The basic operation of each node is divided into two steps. The first step is to assign the node’s input pattern to one of a set of quantization points (representing common spatial patterns of input). In the second step, the node looks for common sequences of these quantization points. The set of these sequence variables is the output of the node, and is passed up the hierarchy to the parent(s) of the node. A node also can send information to its children. The messages going down the hierarchy represent the distribution over the quantization points, whereas the messages going up the hierarchy represent the distribution over the sequences.
Why is the use of a hierarchy important? HTMs try to match inputs to previously seen patterns, but they do so a piece at a time and in a hierarchy. A node couldn’t store every pattern that it would likely see in its lifetime. Instead, the node stores a limited, fixed number, of patterns, say 50 or 100. These stored patterns are the quantization points. You can think of the quantization points as the most common patterns seen by the node during training. Further training will not increase the number of quantization points, but it can change them. At every moment, the node takes a new and novel input and determines how close (never explained how) it is to each stored quantization point. After sufficient initial training, most new learning occurs in the upper levels of the HTM hierarchy. When training a new HTM from scratch, the lower-level nodes become stable before the upper-level nodes, reflecting the common sub-properties of causes in the world. HTMs do not just exploit the hierarchical spatial structure of the world. They take advantage of the hierarchical temporal structure of the world as well. Nodes at the bottom of an HTM find temporal correlations among patterns that occur relatively close together in both space and time: “pattern B immediately follows pattern A”.
When designing an HTM system for a particular problem, it is important to ask whether the problem space (and the corresponding sensory data) have hierarchical structure. For example, if you desire an HTM to understand financial markets, you might want to present data to the HTM where adjacent sensory input data are likely to be correlated in space and time. Perhaps this means first grouping stock prices by category, and then by industry segment. (E.g. technology stocks such as semiconductors, communications, and biotechnology would get grouped together in the first level. At the next level, the technology group is combined with manufacturing, financial, and other groups.).
A connected graph where each node in the graph represents a belief or set of beliefs is commonly referred to as a Bayesian
network. Thus, HTMs are similar to Bayesian networks. In a Bayesian network, beliefs at one node can modify the beliefs at another node if the two nodes are connected via a conditional probability table (CPT). A CPT is a matrix of numbers where the
columns of the matrix correspond to the individual beliefs from one node and the rows correspond to the individual beliefs from
the other node. Multiplying a vector representing the belief in a source node times the CPT results in a vector in the dimension and “language” of beliefs in the destination node.
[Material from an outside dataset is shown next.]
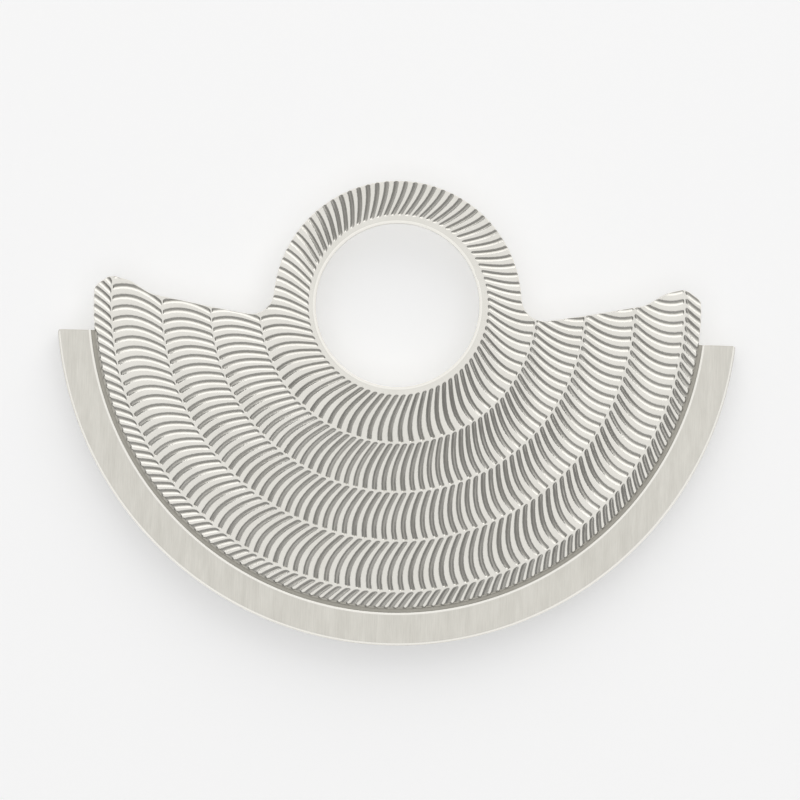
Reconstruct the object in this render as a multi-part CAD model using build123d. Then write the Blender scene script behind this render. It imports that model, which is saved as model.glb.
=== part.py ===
from build123d import *
import math
import os

# Automatic watch rotor: the half-disc weight that swings above a self-winding movement.
# It lies face up with the bearing bore on Z and the heavy half towards -Y.
# Z = 0 is the lower face of the hub, where the ball bearing goes in. All sizes are in millimetres.

# Carrier plate: one thin plate with a ring round the bore and two horns at the ends of its arc.
bore_radius = 3.19
eye_radius = 4.85
plate_edge_radius = 11.85
plate_bottom = 0.30
plate_top = 0.90
bore_bevel = 0.08
hub_boss_radius = 4.45

# The shoulders are the two upper edges that run from the hub ring out to the horns.
# Points are on the right half, and the left half mirrors them.
shoulder_root = (4.30, -0.71)
shoulder_middle = (7.20, -0.25)
shoulder_end = (9.70, 0.23)
horn_rise = (10.43, 0.70)
horn_tip = (11.20, 0.90)
horn_outside = (11.90, 0.42)
root_fillet = 0.90
horn_base_fillet = 1.10
horn_rise_fillet = 0.80
horn_tip_fillet = 0.45
horn_outside_fillet = 0.45

# Inertia segment: the heavy rim under the plate. The plate lies in its seat, and outside the
# plate it rises to a narrow strip and then, over a bevel, to the brushed ledge.
rim_radius = 13.30
segment_inner_radius = 9.60
segment_bottom = -0.90
seat_clearance = 0.02
strip_height = 0.50
strip_width = 0.13
ledge_height = 0.60
rim_bevel = 0.10
segment_end_y = -1.26
segment_corner_radius = 0.12

# Rivets: studs set blind in the plate, with their lower ends spread into countersinks.
rivet_count = 4
rivet_circle_radius = 10.75
rivet_step_angle = 38.0
rivet_shank_radius = 0.32
rivet_head_radius = 0.58
rivet_head_height = 0.26
rivet_depth_in_plate = 0.36

# Engraving: five rings of curved cuts round a centre that lies a little off the bore's. The
# plate's edge cuts the last ring short.
engraving_centre = (0.03, 0.0)
engraving_depth = 0.05
groove_width = 0.19
groove_end_gap = 0.025
# Of each ring: its inner radius, the radius of the cuts' crests, cuts in a full turn, lean in
# degrees from a cut's inner end to its crest, the clockwise angle of one crest from +X, and the
# straight stretches that make up a cut.
engraved_rings = [
    (3.47, 4.96, 80, 7.8, 2.3, 2),
    (5.38, 6.87, 120, 4.8, 0.2, 2),
    (7.29, 8.65, 144, 3.4, 2.3, 2),
    (9.19, 10.65, 164, 3.9, 0.4, 2),
    (11.16, 12.65, 200, 3.9, 1.3, 1),
]


def polar(radius, angle):
    """Point at a radius and a counter-clockwise angle in degrees from +X."""
    turn = math.radians(angle)
    return (radius * math.cos(turn), radius * math.sin(turn))


def below_shoulders():
    """Everything under the line that the shoulders and horns draw, as one face."""
    low = -2 * rim_radius
    corners = (shoulder_root, shoulder_middle, shoulder_end, horn_rise, horn_tip, horn_outside)
    edges = []
    for side in (1, -1):
        root, middle, end, rise, tip, outside = [(side * x, y) for x, y in corners]
        far = (2 * side * rim_radius, outside[1] + low)
        edges += [
            Line((0, shoulder_root[1]), root),
            ThreePointArc(root, middle, end),
            Polyline(end, rise, tip, outside, far, (0, far[1])),
        ]
    return make_face(edges)


def corners_near(sketch, point, reach=0.2):
    """Corners of a sketch on both sides of the Y axis that lie close to a point."""
    x, y = point
    return [v for v in sketch.vertices() if math.dist((abs(v.X), v.Y), (x, y)) < reach]


def plate_outline():
    """Plan view of the carrier plate without its bore."""
    web = Circle(plate_edge_radius) & below_shoulders()
    web = fillet(corners_near(web, horn_tip), horn_tip_fillet)
    web = fillet(corners_near(web, horn_rise), horn_rise_fillet)
    web = fillet(corners_near(web, shoulder_end), horn_base_fillet)
    web = fillet(corners_near(web, horn_outside), horn_outside_fillet)
    outline = web + Circle(eye_radius)
    roots = [v for v in outline.vertices() if v.Y < 0 and abs(math.hypot(v.X, v.Y) - eye_radius) < 0.01]
    return fillet(roots, root_fillet)


def rivet_places():
    """Centres of the rivets, spread evenly about -Y."""
    middle = (rivet_count - 1) / 2
    return [
        polar(rivet_circle_radius, -90 + (index - middle) * rivet_step_angle)
        for index in range(rivet_count)
    ]


def groove_cutter(inner, outer, crest, lean, stretches):
    """V-shaped cutter of one curved groove, with its crest on +X.

    Seen from above it leans over at its inner end and straightens towards its crest.
    """
    points = []
    for step in range(stretches + 1):
        radius = inner + (outer - inner) * step / stretches
        swing = lean * ((crest - radius) / (crest - inner)) ** 2
        points.append(Vector(*polar(radius, swing)))
    chords = [(b - a).normalized() for a, b in zip(points, points[1:])]
    directions = [chords[0]]
    directions += [(a + b).normalized() for a, b in zip(chords, chords[1:])]
    directions.append(chords[-1])

    half_width = groove_width / 2
    above = 0.02
    spread = half_width * (engraving_depth + above) / engraving_depth
    left, right, keel = [], [], []
    for point, direction, chord in zip(points, directions, chords + [chords[-1]]):
        across = direction.rotate(Axis.Z, 90)
        reach = spread / abs(across.dot(chord.rotate(Axis.Z, 90)))
        left.append(point + across * reach + Vector(0, 0, plate_top + above))
        right.append(point - across * reach + Vector(0, 0, plate_top + above))
        keel.append(point + Vector(0, 0, plate_top - engraving_depth))
    keel[0] = keel[0] + chords[0] * half_width
    keel[-1] = keel[-1] - chords[-1] * half_width

    def panel(*corners):
        return Face(Wire.make_polygon(corners))

    panels = [panel(*left, *reversed(right)), panel(left[0], right[0], keel[0])]
    panels.append(panel(left[-1], keel[-1], right[-1]))
    for index in range(stretches):
        after = index + 1
        panels.append(panel(left[index], left[after], keel[after], keel[index]))
        panels.append(panel(right[index], keel[index], keel[after], right[after]))
    return Solid(Shell(panels))


def groove_cutters():
    """Cutters of every groove that meets the plate."""
    outline = plate_outline()
    cutters = []
    ends = [ring[0] - groove_end_gap for ring in engraved_rings[1:]]
    ends.append(plate_edge_radius + groove_width)
    for outer, (start, crest, count, lean, first, stretches) in zip(ends, engraved_rings):
        cutter = groove_cutter(start + groove_end_gap, outer, crest, lean, stretches)
        for index in range(count):
            angle = -first - index * 360 / count
            placed = Pos(*engraving_centre, 0) * Rot(0, 0, angle) * cutter
            corners = [vertex.center() for vertex in placed.vertices()]
            if any(outline.is_inside((corner.X, corner.Y, 0)) for corner in corners):
                cutters.append(placed)
    return cutters


def make_carrier_plate():
    """Thin engraved plate with a boss under the hub ring."""
    plate = Pos(0, 0, plate_bottom) * extrude(plate_outline(), plate_top - plate_bottom)
    plate += extrude(Circle(hub_boss_radius), plate_bottom)
    plate -= extrude(Circle(bore_radius), plate_top)
    bevel = Cone(bore_radius, bore_radius + bore_bevel, bore_bevel)
    plate -= Pos(0, 0, plate_top - bore_bevel / 2) * bevel
    hole = Cylinder(rivet_shank_radius, rivet_depth_in_plate)
    for x, y in rivet_places():
        plate -= Pos(x, y, plate_bottom + rivet_depth_in_plate / 2) * hole
    return plate.cut(*groove_cutters())


def make_inertia_segment():
    """Heavy C-shaped rim with a seat for the plate and a ledge outside it."""
    seat_radius = plate_edge_radius + seat_clearance
    strip_radius = seat_radius + strip_width
    inner_bevel = ledge_height - strip_height
    section = Polyline(
        (segment_inner_radius, segment_bottom),
        (rim_radius - rim_bevel, segment_bottom),
        (rim_radius, segment_bottom + rim_bevel),
        (rim_radius, ledge_height - rim_bevel),
        (rim_radius - rim_bevel, ledge_height),
        (strip_radius + inner_bevel, ledge_height),
        (strip_radius, strip_height),
        (seat_radius, strip_height),
        (seat_radius, plate_bottom),
        (segment_inner_radius, plate_bottom),
        close=True,
    )
    depth = rim_radius + segment_end_y
    lower_half = Pos(0, segment_end_y - depth, 0) * Box(4 * rim_radius, 2 * depth, 4 * rim_radius)
    segment = revolved(section) & lower_half
    corner = (math.sqrt(rim_radius**2 - segment_end_y**2), segment_end_y)
    upright = [
        edge
        for edge in segment.edges().filter_by(Axis.Z)
        if math.dist((abs(edge.center().X), edge.center().Y), corner) < 0.01
    ]
    segment = fillet(upright, segment_corner_radius)
    for x, y in rivet_places():
        segment -= Pos(x, y, 0) * rivet_hole()
    return segment


def rivet_profile(top):
    """Half section of a rivet up to a height: countersunk head below, plain shank above."""
    return Polyline(
        (0, segment_bottom),
        (rivet_head_radius, segment_bottom),
        (rivet_shank_radius, segment_bottom + rivet_head_height),
        (rivet_shank_radius, top),
        (0, top),
        close=True,
    )


def revolved(profile):
    """Solid of revolution about Z of a half section drawn as radius and height."""
    return revolve(Plane.XZ * make_face(profile), Axis.Z)


def rivet_hole():
    """Shape that a rivet fills in the segment."""
    return revolved(rivet_profile(plate_bottom))


def make_segment_rivets():
    """All the rivets as separate solids."""
    rivet = revolved(rivet_profile(plate_bottom + rivet_depth_in_plate))
    return Compound([Pos(x, y, 0) * rivet.solid() for x, y in rivet_places()])


parts = {
    "carrier_plate": make_carrier_plate(),
    "inertia_segment": make_inertia_segment(),
    "segment_rivets": make_segment_rivets(),
}

os.makedirs("parts", exist_ok=True)
for name, shape in parts.items():
    export_step(shape, f"parts/{name}.step")
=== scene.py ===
import math

import bpy
import numpy as np
from mathutils import Matrix, Vector


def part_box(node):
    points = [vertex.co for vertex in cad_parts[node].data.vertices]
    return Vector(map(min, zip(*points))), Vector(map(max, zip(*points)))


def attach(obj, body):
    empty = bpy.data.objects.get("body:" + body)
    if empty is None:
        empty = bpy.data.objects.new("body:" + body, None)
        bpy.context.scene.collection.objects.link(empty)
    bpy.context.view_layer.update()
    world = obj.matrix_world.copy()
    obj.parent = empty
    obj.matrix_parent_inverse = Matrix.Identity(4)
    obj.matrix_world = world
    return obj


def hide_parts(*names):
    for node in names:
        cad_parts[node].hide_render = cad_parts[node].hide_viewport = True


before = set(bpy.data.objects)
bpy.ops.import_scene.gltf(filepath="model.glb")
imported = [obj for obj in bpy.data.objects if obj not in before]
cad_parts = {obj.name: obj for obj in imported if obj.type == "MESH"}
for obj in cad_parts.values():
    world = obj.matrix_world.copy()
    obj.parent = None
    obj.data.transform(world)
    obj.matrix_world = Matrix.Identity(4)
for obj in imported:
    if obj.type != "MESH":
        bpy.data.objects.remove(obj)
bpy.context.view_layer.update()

# The watch rotor's looks. Sizes are in millimetres, and MM turns them into Blender's metres.
MM = 0.001

# Camera: straight above the rotor, turned so that the rotor hangs a little clockwise in the view.
IMAGE_SIZE = 800
PIXELS_PER_MM = 25.66
BORE_PIXEL = (397.5, 305.0)
CAMERA_ROLL = math.radians(1.44)
CAMERA_HEIGHT = 200 * MM
CLIP_START = 10 * MM
CLIP_END = 2.0
SENSOR = 36.0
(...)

Belief Propagation (BP) is a mathematical technique that is used
with Bayesian networks. BP doesn’t iterate to reach its final state; it happens in one pass. HTM uses a variation of Belief Propagation to do inference. The sensory data imposes a set of beliefs at the lowest level in an HTM hierarchy, and by the time the beliefs propagate to the highest level, each node in the system represents a belief that is mutually consistent with all the other nodes. The highest level nodes show what highest level causes are most consistent with the inputs at the lowest levels. BP is that it is possible to make large systems that settle rapidly. The time it takes for an HTM to infer its input increases linearly with the number of levels in the hierarchy. However, the memory capacity of the HTM increases exponentially with the number of levels. HTM networks can have millions of nodes, yet still have the longest path be short, say five or ten steps. Because basic belief propagation has no way of handling time-varying data, the concept of time must be added to do inference in these domains. The nodes in an HTM are also more sophisticated than in standard BP.
In summary, there are three sources of dynamic change in an HTM. One occurs because of the changing sensory input. The
second occurs as each node uses its memory of sequences to predict what will happen next and passes this prediction down
the hierarchy. The third happens only during training and at a much slower time scale.
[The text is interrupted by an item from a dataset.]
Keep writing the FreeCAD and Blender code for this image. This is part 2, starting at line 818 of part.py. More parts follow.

Let’s say a node identifies the fifty most common spatial patterns found in its input. Let’s label the learned spatial patterns sp1 thru sp50. Suppose the node observes that over time sp4 often follows sp7. Assume a node stores the 100 most common temporal sequences. Here then is what nodes in an HTM do. At every point in time, a node looks at its input and assigns a probability that this input matches each element in a set of commonly occurring spatial patterns. Then the node takes this probability distribution and combines it with previous state information to assign a probability that the current input is part of a set of commonly occurring temporal sequences. The distribution over the set of sequences is the output of the node and is passed up the hierarchy. Finally, if the node is still learning, then it might modify the set of stored spatial and temporal patterns to reflect the new input. In summary, we can say that each node in an HTM first learns to represent the most commonly occurring spatial patterns in its input. Then it learns to represent the most commonly occurring sequences of those spatial patterns. The node’s outputs going up the hierarchy are variables that represent the sequences, or more precisely, the probability those sequences are active at this moment in time. A node also may pass predicted spatial patterns down the hierarchy.
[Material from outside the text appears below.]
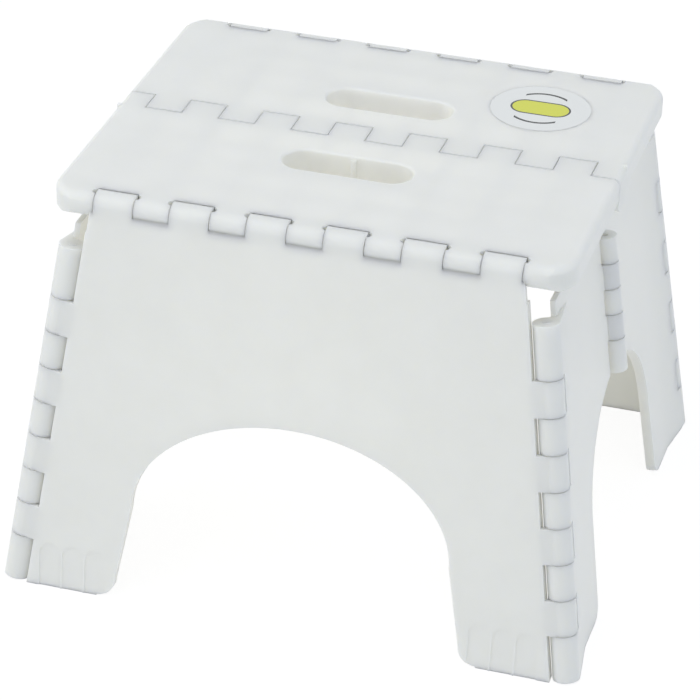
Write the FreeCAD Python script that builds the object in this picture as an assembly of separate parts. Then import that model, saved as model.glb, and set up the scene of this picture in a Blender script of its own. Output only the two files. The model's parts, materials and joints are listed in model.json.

The fact that a node always sees distributions means it is generally not practical to simply enumerate and count spatial and
temporal patterns. Probabilistic techniques must be used. For example, the idea of a sequence in an HTM is generally not as
clean as the sequence of notes in a melody. For most causes in the world, it is not clear when a sequence begins or ends. Nodes in an HTM have to decide when the change in the input pattern is sufficient to mark it as a new event. There is much prior art on how to learn spatial patterns with messy real world data. Some of these models try to precisely model parts of the visual cortex. There is less prior art on learning sequences from distributions, at least not in ways that will work in an HTM.
Recall that Bayesian networks send belief messages between nodes. Further recall that CPTs (Conditional Probability Tables)
are two-dimensional memory matrices that convert a belief in one node into the dimension and language of the belief in another node. The CPT allows the belief at one node to modify the belief at another node. Earlier we illustrated CPTs with the example of nodes representing temperature and precipitation. After that, we didn’t explain how the CPTs were learned. Well, we did, but in different language. In an HTM, the CPTs used in passing information from node to node going up the hierarchy are formed as a result of learning the quantization points. The quantization function itself is the CPT. By contrast, in a traditional Bayesian network the causes at each node would be fixed, and the CPT would be created by pairing instantaneous beliefs between two nodes. We can’t do this in HTMs because the causes represented by each node are not fixed and have to be learned. Learning the quantization points is in essence a method of creating a CPT on the fly.